Mas com estas medidas, facilmente se pode prever, que o parque automóvel das empresas irá diminuir, pelo menos quanto ao seu valor de aquisição.


Note-se que abordamos, neste artigo, o caso de viaturas ligeiras que, por definição do Código da Estrada, têm peso bruto igual ou inferior a 3.500 kg e com lotação não superior a nove lugares, incluindo o do condutor e, sendo de passageiros, destinam-se ao transporte de pessoas. Considerando essa finalidade deste tipo de viaturas, tem o legislador considerado que são mais suscetíveis de desvio para uso privado. E essa assunção não é feita apenas para IRC. Também no Código do IVA se impede a dedução deste imposto suportado em despesas com as designadas viaturas de turismo, exceto quanto a gasóleo (que tem norma própria).


Apesar de, na interpretação habitual da norma (o art. 21º do CIVA) sempre se ter feito a colagem da noção de "viatura de turismo" à classificação do Código da Estrada, o facto é que a redação da norma não inclui a expressão de "viaturas ligeiras de passageiros", ao contrário do que sucede no preceito que estabelece a tributação autónoma em IRC.

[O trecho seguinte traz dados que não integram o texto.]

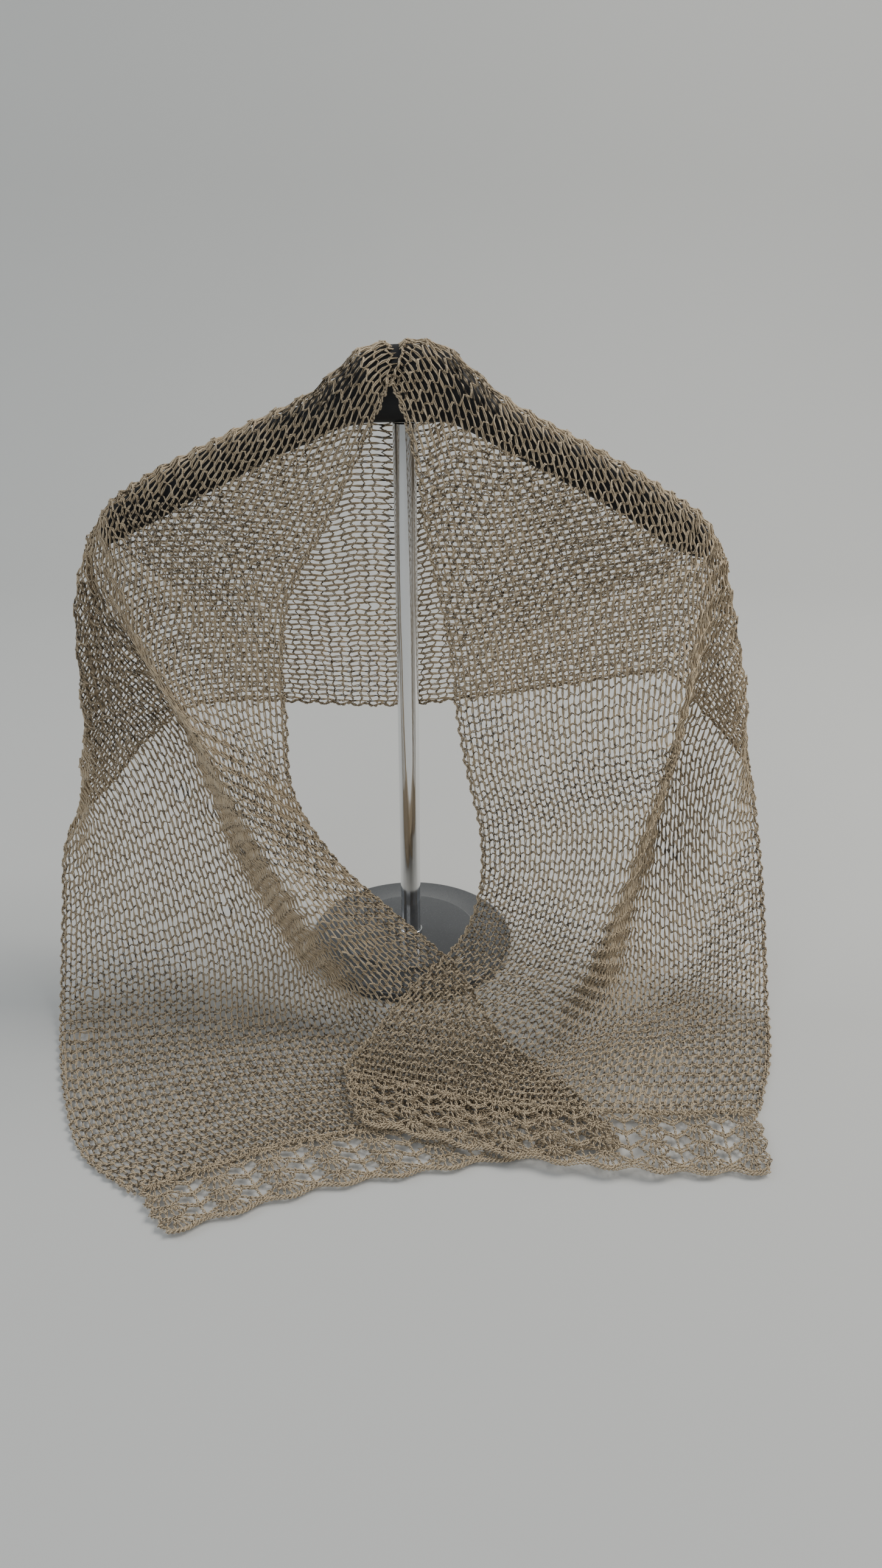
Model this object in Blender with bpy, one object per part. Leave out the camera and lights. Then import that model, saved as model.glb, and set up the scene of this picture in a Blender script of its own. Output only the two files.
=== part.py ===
# A hand-knitted stole with crocheted shell borders, draped over a display stand.
# Units are metres. The part stands on the table: z = 0 is the table, x runs to the
# right seen from the front, y runs away from the front, and the pole is at x = y = 0.
# The tables below are in millimetres and are scaled by mm.

import math
from collections import namedtuple

import bmesh
import bpy
import numpy as np

mm = 0.001

# Driving sizes of the stole
clothWall = 2.4 * mm          # a garter-stitch fabric of two strands held together
thinnestWall = 0.6 * mm       # where a fold's edge is pressed flat on the table
seamGap = 0.95 * mm           # along the stole between two stretches, 0.3 mm where its rows lean
laceDepth = 54 * mm           # crocheted border, from the knitting to its scallops
shellCount = 9                # columns of shells in each border
tierCount = 4                 # shells stacked in each column
scallopRise = 4 * mm          # how far a scallop stands out past its neighbours' notches

# Driving sizes of the stand
baseRadius = 83 * mm
baseRimHeight = 9 * mm
plateauRadius = 54 * mm
plateauHeight = 12 * mm
poleRadius = 8 * mm
collarWall = 0.8 * mm
collarHeight = 2.3 * mm
barClearance = 1.8 * mm       # between the middle of the cloth's lower side and the bar under it
touchGap = 0.3 * mm           # between hard pieces that stand on each other

# The shoulder bar's outline seen from the front, left end to right end
BarSection = namedtuple("BarSection", "along top bottom halfDepth")
shoulderBar = [
    BarSection(-214, 349, 344, 2.5),
    BarSection(-211, 354.5, 339, 7),
    BarSection(-206, 362.5, 339, 10),
    BarSection(-195, 371.5, 344, 11),
    BarSection(-169, 387, 357, 11),
    BarSection(-120, 410, 382, 11.5),
    BarSection(-92, 422.5, 396, 12),
    BarSection(-64, 435, 408, 12.5),
    BarSection(-42, 452, 417, 13.5),
    BarSection(-27, 465.5, 420.5, 14),
    BarSection(-14, 469.5, 421, 14),
    BarSection(0, 470.5, 421, 14),
    BarSection(16, 469, 421, 14),
    BarSection(30, 464.5, 420.5, 14),
    BarSection(46, 450, 414, 13.5),
    BarSection(67, 433, 403, 12.5),
    BarSection(92, 419.5, 390, 12),
    BarSection(125, 403, 373, 11.5),
    BarSection(161, 384, 353, 11),
    BarSection(195, 363, 332, 11),
    BarSection(206, 355, 329, 10),
    BarSection(213, 346, 330, 7),
    BarSection(216, 340, 335, 2.5),
]

# The stole's rows of knitting, each from the neck edge (inner) to the outer edge (hem).
# Stations run along the stole from its middle at the back of the neck, left negative.
# A shoulder row starts at the neck edge, goes up the front, crosses the bar at
# x = crossing and hangs down the back. wrap is the angle, in degrees from the top of
# the bar, at which it meets the bar in front. Behind the top, the row leaves the bar at
# flankDegrees. Rows lean outwards as they go round the bar.
ShoulderRow = namedtuple("ShoulderRow", "station inner crossing wrap hem")
shoulderRows = [
    ShoulderRow(-205, (-87, -43, 265), -214, 80, (-204, 8, 182)),
    ShoulderRow(-160, (-81, -38, 309), -186, 80, (-170, 16, 206)),
    ShoulderRow(-110, (-58, -33, 352), -140, 80, (-123, 18, 212)),
    ShoulderRow(-60, (-34, -29, 396), -84, 75, (-73, 18, 210)),
    ShoulderRow(-20, (-13, -23, 440), -26, 55, (-33, 18, 208)),
    ShoulderRow(0, (-8, -21, 449), 0, 48, (-13, 18, 208)),
    ShoulderRow(20, (-2, -23, 438), 22, 58, (7, 18, 209)),
    ShoulderRow(60, (9, -30, 398), 76, 75, (47, 18, 214)),
    ShoulderRow(110, (16, -34, 352), 128, 80, (97, 18, 221)),
    ShoulderRow(160, (25, -38, 308), 177, 80, (147, 18, 229)),
    ShoulderRow(205, (33, -42, 268), 213, 80, (192, 17, 236)),
]

shoulderRowStep = 10          # mm between the rows that are filled in
behindDegrees = 42            # the guide point behind the top of the bar
flankDegrees = 84
rowLean = 7 / 80              # mm outwards for each degree round the bar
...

A limitação da dedução de IVA é feita em função da utilização potencial do veículo. Deste modo, fica abrangido pela noção de viatura de turismo qualquer veículo automóvel que, pelo seu tipo de construção e equipamento, não seja destinado unicamente ao transporte de mercadorias ou a uma utilização com caráter agrícola, comercial ou industrial. Por isso basta que o veículo, pela sua construção e equipamento, tenha aptidão para transporte de passageiros, para que o IVA suportado relativamente a tal viatura deixe de ser dedutível.


É esta redação da norma que permite que, viaturas de mercadorias com mais de três lugares sejam também incluídos na definição de "viaturas de turismo", ficando vedado o direito à dedução do IVA, atendendo à possibilidade que oferecem de servirem também como viaturas de transporte de passageiros.


Mas as diferenças entre o Código de IRC e o Código do IVA, não se resumem apenas ao âmbito das viaturas abrangidas. As situações que determinam a não sujeição a tributação autónoma e a não-aplicação da exclusão do direito à dedução, também não são inteiramente coincidentes.


Pelas normas do IVA não existe exclusão do direito à dedução se o veículo se destina a venda ou cuja exploração constitua objeto de atividade do sujeito passivo, como é o caso dos táxis, dos rent-a-car, das escolas de condução. Permite-se, também, que se mantenha o direito à dedução, em despesas suportadas em viaturas de turismo quando o sujeito passivo do imposto que as suportou tenha agido em nome próprio mas por conta de um terceiro, desde que sejam debitadas a esse terceiro. Esta disposição possibilita, por exemplo, que uma dada empresa, que tenha feito uma cedência temporária de uma viatura a outra empresa, possa deduzir o IVA suportado nos encargos com tal veículo desde que fature tais encargos à empresa utilizadora (com IVA, obviamente).


A redação do Código do IRC é bem mais restritiva quanto aos gastos que não ficam sujeitos a tributação autónoma. Apenas contempla os encargos com viaturas ligeiras de passageiros, afetos à exploração de serviço público de transportes, destinados a serem alugados no exercício da atividade normal do sujeito passivo e, como já vimos antes, as viaturas relativamente às quais tenha sido celebrado o acordo com trabalhador com vista à tributação em IRS. De fora ficam os encargos com viaturas destinados a venda, e ainda situações como o referido caso da cedência de viaturas (ainda que onerosa) entre empresas.